Myself and my husband are expecting our first baby which we are thrilled about. We are currently 4months pregnant.

My question is, do I have to tell my Father he will be a grandfather when I do not have a relationship with him?

I know who my dad is and I am connected to him via social media , we have met up maybe 2 or 3 times over the last say 10 years, but I do not consider myself to have any relationship with him in any form. The question is , do I have a duty to tell him he will be a grandfather ? And if so, what is expected of me once I have told him?
Thanks in advance !

Starlight345 Wed 05-Sep-18 22:28:52

No there is no requirement but as you are on S. media he will find out .

He has no legal rights to see his grandchild

thelittlesausage Wed 05-Sep-18 22:43:00

Thank you for your reply , it's much appreciated and nice to know you don't feel it is essential I have to tell him. It would be so awkward and I would feel like I would have to make an effort to establish a relationship with him !

Myself and my husband have agreed that we won't be posting anything baby related on our social media as we want to keep the pregnancy exclusively off line and also when the baby is here, keep the baby's privacy smile

Sydneey Wed 17-Jul-19 07:27:11

This relates to me so much! Im in a very similar situation and don't have much of a relationship with my dad either. If you don't have a close relationship, then I shouldn't think it would be expected at all. Congratulations btw!! x

PRichardson Tue 23-Jul-19 17:34:58

Depends really if it was me I’d tell him give him a text or a call but whatever happens after that is down to him.. obviously if the reason you fell out isn’t anything to effect your child’s and his relationship then if he chooses to see her I would let it happen. If he doesn’t make the effort then fuck him off

mamatoizzybee Wed 24-Jul-19 11:23:25

@Sydneey @PRichardson thank you for your replies .
I haven't fell out with him. I've just never really known him . Him and my mum split before I was born and he visited when I was a baby and very small , which I do remember , but the visits fizzled out. I never enjoyed him coming , I remember as a child never knowing how to talk or play with him - and he probably felt the same way too. It's quite sad really.
I've met him as an adult a handful of times with the intention of forming a relationship , we arrange to meet and then years pass before we meet again and then years pass again. I haven't seen him in maybe 3 or 4 years now. Not because we fell out, just because the conversation stops somehow , I'm not sure why . Again, maybe we don't know how to talk to each other. And again, it's a sad situation .
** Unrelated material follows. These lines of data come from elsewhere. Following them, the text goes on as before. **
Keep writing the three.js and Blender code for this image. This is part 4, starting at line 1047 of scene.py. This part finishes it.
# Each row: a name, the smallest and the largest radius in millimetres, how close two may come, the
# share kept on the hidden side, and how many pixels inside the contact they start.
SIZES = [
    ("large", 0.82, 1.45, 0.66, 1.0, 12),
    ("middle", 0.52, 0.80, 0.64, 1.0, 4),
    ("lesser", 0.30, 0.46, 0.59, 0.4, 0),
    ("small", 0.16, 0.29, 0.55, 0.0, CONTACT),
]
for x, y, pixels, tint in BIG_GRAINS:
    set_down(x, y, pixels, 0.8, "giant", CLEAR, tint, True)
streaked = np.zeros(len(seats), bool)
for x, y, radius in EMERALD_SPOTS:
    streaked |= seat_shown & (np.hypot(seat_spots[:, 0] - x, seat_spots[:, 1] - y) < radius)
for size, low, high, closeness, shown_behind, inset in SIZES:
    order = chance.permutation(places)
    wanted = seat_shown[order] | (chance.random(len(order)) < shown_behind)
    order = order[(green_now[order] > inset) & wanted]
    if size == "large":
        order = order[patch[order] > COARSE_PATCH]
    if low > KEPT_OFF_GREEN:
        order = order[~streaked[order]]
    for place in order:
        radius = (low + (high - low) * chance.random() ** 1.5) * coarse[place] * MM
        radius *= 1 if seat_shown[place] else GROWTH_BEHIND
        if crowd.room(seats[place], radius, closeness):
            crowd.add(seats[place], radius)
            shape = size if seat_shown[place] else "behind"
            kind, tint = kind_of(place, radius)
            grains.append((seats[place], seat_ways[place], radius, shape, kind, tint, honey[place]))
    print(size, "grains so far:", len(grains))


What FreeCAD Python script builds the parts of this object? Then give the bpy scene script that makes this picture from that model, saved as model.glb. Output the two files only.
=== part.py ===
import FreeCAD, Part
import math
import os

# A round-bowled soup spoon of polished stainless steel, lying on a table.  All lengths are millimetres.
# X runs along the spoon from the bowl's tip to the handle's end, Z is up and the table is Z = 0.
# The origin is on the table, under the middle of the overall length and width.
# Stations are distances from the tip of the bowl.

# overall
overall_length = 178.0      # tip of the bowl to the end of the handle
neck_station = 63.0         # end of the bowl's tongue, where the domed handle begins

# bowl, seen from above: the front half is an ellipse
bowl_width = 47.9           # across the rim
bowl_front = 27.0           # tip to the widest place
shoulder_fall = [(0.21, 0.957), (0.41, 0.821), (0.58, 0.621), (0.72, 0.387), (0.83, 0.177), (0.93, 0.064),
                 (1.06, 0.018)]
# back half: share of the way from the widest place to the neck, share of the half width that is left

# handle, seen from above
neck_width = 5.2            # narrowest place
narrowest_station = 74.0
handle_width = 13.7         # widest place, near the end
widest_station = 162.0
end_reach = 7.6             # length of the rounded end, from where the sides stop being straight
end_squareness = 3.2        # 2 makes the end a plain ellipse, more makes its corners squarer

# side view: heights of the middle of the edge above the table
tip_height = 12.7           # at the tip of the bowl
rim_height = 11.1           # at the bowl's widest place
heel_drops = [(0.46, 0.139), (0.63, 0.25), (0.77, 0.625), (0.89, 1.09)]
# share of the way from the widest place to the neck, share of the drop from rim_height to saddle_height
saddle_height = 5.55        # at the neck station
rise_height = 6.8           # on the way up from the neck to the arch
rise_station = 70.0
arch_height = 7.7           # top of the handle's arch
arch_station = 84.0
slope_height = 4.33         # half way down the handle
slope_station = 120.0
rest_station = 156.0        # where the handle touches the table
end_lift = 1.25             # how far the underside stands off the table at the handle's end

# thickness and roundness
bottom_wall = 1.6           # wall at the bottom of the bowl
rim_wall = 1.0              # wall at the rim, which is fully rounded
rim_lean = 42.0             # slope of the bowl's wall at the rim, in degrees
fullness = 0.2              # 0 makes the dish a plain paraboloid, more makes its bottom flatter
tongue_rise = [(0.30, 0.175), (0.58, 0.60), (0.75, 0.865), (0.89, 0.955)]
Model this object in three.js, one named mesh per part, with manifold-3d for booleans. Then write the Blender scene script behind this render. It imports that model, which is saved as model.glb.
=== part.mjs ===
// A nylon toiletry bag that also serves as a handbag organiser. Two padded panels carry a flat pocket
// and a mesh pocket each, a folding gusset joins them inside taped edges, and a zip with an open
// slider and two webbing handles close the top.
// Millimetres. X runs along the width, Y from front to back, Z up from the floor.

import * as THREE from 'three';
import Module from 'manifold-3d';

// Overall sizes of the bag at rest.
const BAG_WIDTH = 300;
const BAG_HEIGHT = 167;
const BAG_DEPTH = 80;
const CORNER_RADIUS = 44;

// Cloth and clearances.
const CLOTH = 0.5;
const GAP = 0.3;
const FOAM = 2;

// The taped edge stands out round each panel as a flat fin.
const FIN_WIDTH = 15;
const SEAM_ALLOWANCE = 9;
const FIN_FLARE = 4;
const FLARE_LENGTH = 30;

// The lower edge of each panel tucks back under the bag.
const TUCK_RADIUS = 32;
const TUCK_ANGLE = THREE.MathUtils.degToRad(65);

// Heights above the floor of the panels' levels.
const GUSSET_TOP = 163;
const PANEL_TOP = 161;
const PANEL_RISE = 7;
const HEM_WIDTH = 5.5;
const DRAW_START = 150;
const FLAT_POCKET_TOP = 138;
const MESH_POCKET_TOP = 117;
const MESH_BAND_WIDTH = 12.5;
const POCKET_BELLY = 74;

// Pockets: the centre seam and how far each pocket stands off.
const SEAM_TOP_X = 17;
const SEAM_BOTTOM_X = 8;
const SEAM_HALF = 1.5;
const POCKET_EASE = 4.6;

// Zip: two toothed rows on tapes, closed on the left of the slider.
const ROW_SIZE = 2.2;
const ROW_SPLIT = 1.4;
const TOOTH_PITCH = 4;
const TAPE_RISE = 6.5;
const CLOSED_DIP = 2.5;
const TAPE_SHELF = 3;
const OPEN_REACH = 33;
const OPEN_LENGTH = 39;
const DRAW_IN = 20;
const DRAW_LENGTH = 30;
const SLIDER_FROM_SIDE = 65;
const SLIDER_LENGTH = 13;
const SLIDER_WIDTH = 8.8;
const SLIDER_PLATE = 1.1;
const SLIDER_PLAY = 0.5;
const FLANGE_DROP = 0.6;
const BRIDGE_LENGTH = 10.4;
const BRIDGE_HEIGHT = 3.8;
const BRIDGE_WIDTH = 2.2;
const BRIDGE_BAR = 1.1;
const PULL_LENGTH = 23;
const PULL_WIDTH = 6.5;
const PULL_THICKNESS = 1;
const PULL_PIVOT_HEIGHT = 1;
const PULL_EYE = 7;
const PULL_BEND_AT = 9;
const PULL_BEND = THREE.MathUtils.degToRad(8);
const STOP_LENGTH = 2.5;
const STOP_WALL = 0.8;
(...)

I'm not bothered by it , I don't mind and I don't miss not having a dad in my life . This makes me feel guilty but it's true .

My daughter is currently 5 months and I haven't told him. Because I kept forgetting and then when I do remember him, I feel
Bad he doesn't know. But at the same time , I'm not sure if I would want him to around as I can't trust he won't just flit off after one meeting .

I'm not sure what I'm wanting as advice really , maybe just reassurance that it's not a bad thing that I don't want or need a relationship with him

que3nvic Wed 21-Aug-19 11:17:42

I have no contact with my mum and I'm not going to tell her when I become pregnant. Just because you're related by blood doesn't mean you have to have a relationship.

30somethingandtired Mon 30-Sep-19 23:57:20

No obligation at all.

When I had my DD estranged family wanted to get back in contact and see baby etc. I said no and we lived happily ever after without them.

If you've not built a relationship up to now, there's probably a good reason for it.